# Creek\Stream fishing near Cincinnati?



## dmbfanatpsu

I'm hoping to do some creek\stream fishing this summer. I'm from Erie, PA and grew up fishing the many streams and creeks that lead out to the lake. Does anybody have any suggestions on where I can find a fishable stream or creek near or around Cincinnati. I'm looking for a creek\stream that wouldn't be that large (such as the Ohio, GMR, LMR, etc) that I could fish for smaller pan fish and what not. Thanks!!!


----------



## catking

Hey buddy- The east fork little miami river is an excellent area, as is the little miami river. The little miami as a paved bike path that is at least 40 miles long, and probably alot longer and has many area that you can park your car and walk on the path to the river. Loveland, Morrow & Foster is just three places. All have excellent fishing with smallies, white bass, LM bass, etc. Hey, shoot me a pm as to the area you live in Cincinnati. Maybe we can hook up and I'll give you a grand tour of some stream fishing  Don't worry River Rat Pack, your area is safe  ......... THE CATKING !!!


----------



## THarris

THANKS KING!!! You know we appreciate that VERY much!!!


----------



## bronzebacker

Oh man are you kidding? There are so many good streams to fish in SW Ohio! I moved to Columbus 3 years ago and I still drive 2 hours to fish the creeks and rivers down there. My favorite place to fish- (smallies only) is in the Great Miami River between Middletown and Franklin. There are HUGE smallmouth here (and a lot of them).

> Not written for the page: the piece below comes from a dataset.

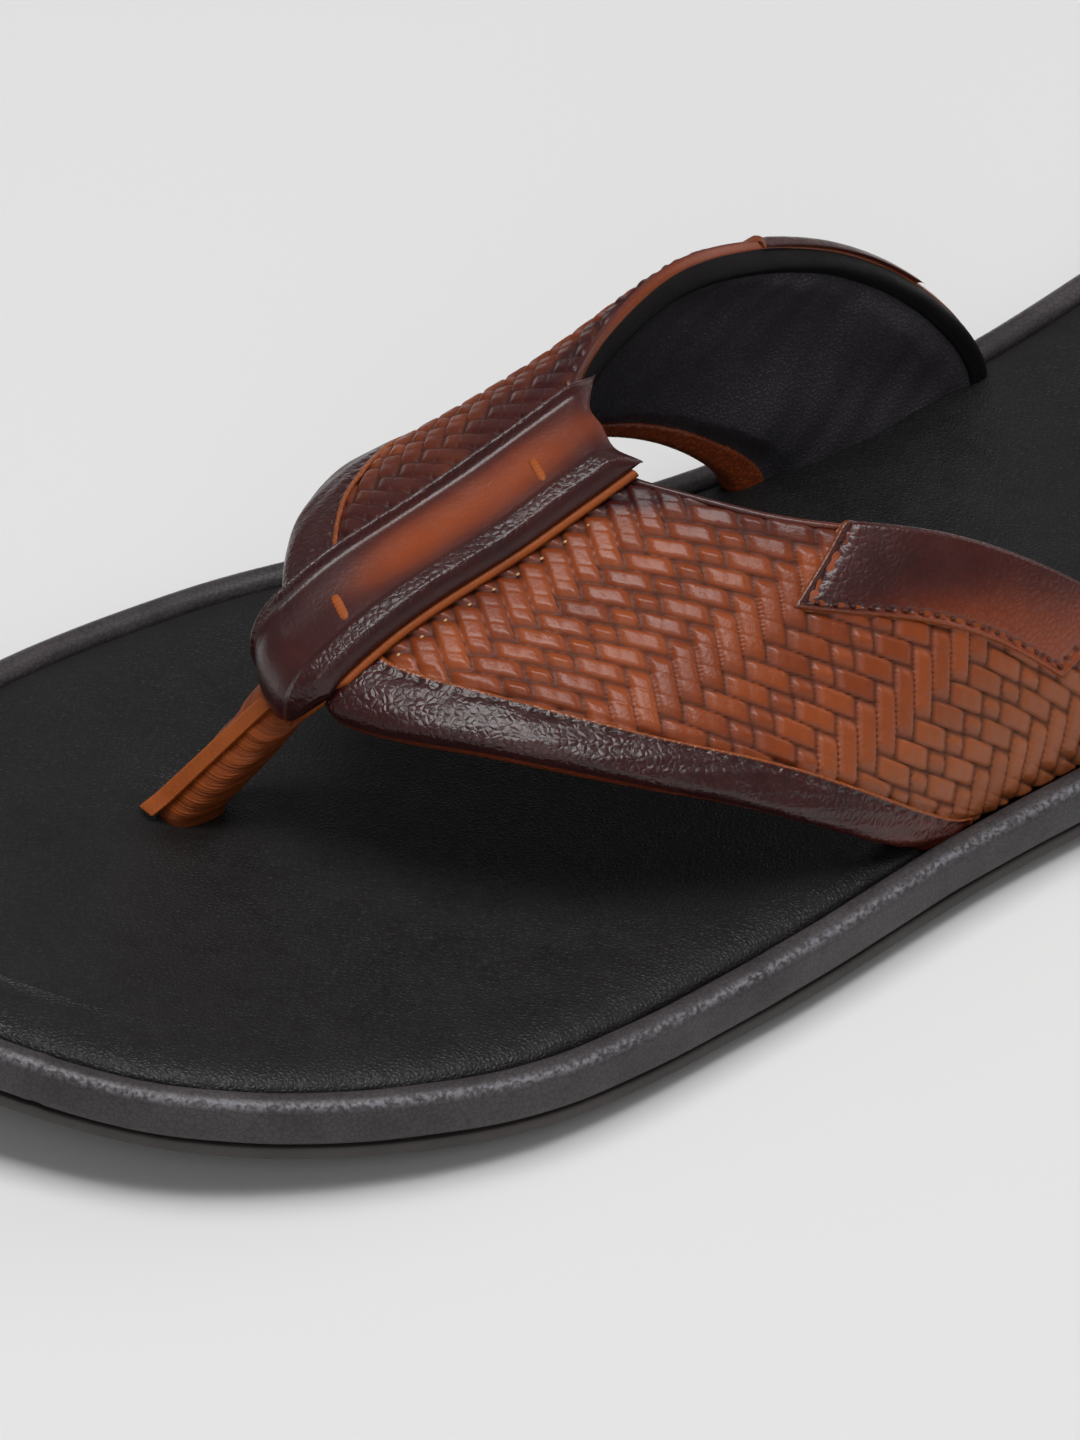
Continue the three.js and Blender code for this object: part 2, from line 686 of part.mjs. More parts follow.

The best time to get ahold of a big one is early in the season. I've caught my biggest fish with ice on the rod tip! March is a great month to fish in the river. Twin Creek between Germantown and the river is also a great place to wade during the summer after the fish move up into the creek. Grab a map and go!!


----------



## Floater

What's the best bait to catch early season smallies? I've heard live bait is the way to go.


----------



## Bassmania

Hey Bronzebacker, where between Middletown and Franklin were you at if you don't mind me asking? I've been fishing around the Middletown area but it's mostly from the 122 bridge to the 73 bridge. I've caught some smallmouth but mostly catfish. I've heard that the GMR is good for smallmouth but I was starting to think I was too far south. It seems to be better around the Troy area. Any suggestions would be greatly appreciated. I work 12 hr shifts on nights and I have a limited time to fish. Since the GMR is right here it gives me a lot more fishing time and less driving time. Thanks.


----------



## fishohio

Hey. Bronzeback. I work just down the street from the area you are talking about. I would appreciate any info on locations, baits and techniques. I drive by there everyday on St. Rt. 73 from the Franklin bridge to Breiel Blvd. Do you put a boat in or fish from shore?


----------



## bronzebacker

Anywhere on the river between Franklin and Middletown is prime smallie country. Twin creek dumps into the river right at the railroad trestle at Breilel (?). March and April are the best times to go. I do so well through this area I never fish around Middletown. Baits- #1 never go wrong--- 2 1/2" charcoal/silver tube fished slooow this time of year. #2- Rebel wee craw (orange/brown). The biggest fish hit early in the year before they move up into the creeks. I've caught three 4# fish in one day there in early March. GMR is one UNDERRATED smallmouth fishery.


----------



## bronzebacker

Anywhere on the river between Franklin and Middletown is prime smallie country. Twin creek dumps into the river right at the railroad trestle at Breilel (?). March and April are the best times to go. I do so well through this area I never fish around Middletown. Baits- #1 never go wrong--- 2 1/2" charcoal/silver tube fished slooow this time of year. #2- Rebel wee craw (orange/brown). The biggest fish hit early in the year before they move up into the creeks. I've caught three 4# fish in one day there in early March. GMR is one UNDERRATED smallmouth fishery.


----------



## Bassmania

Thanks for the info! I have fished down river from there and had been told that there aren't any smallmouth in the area you're referring to because it was more shallow. I also wasn't sure about access in that area but I will sure check it out. Thanks again!


----------



## gmrkatman

Glad to see some new names, or did you just change some of yours? I have been fishing Middletown for 20 years and I agree that the GMR is an excellent SM fishery. I am a catman at heart, but early and late in the season I am after smallies. I also agree that the rebel teeny craw is an excellent bait, also hellgramites and last year a white/silver rooster tail was the ticket.


----------



## fishohio

Thanks Bronzeback! I'll let you know how I do. If you come back to this area let me know.


----------



## Bassmania

Thanks for the tips. I'm new to this site, but does GFO sound familiar?


----------



## gmrkatman

Where in the heck would you get that idea?


----------



## Catslammer

I to am a little suprised of all the Middletowners coming out of the woodwork. 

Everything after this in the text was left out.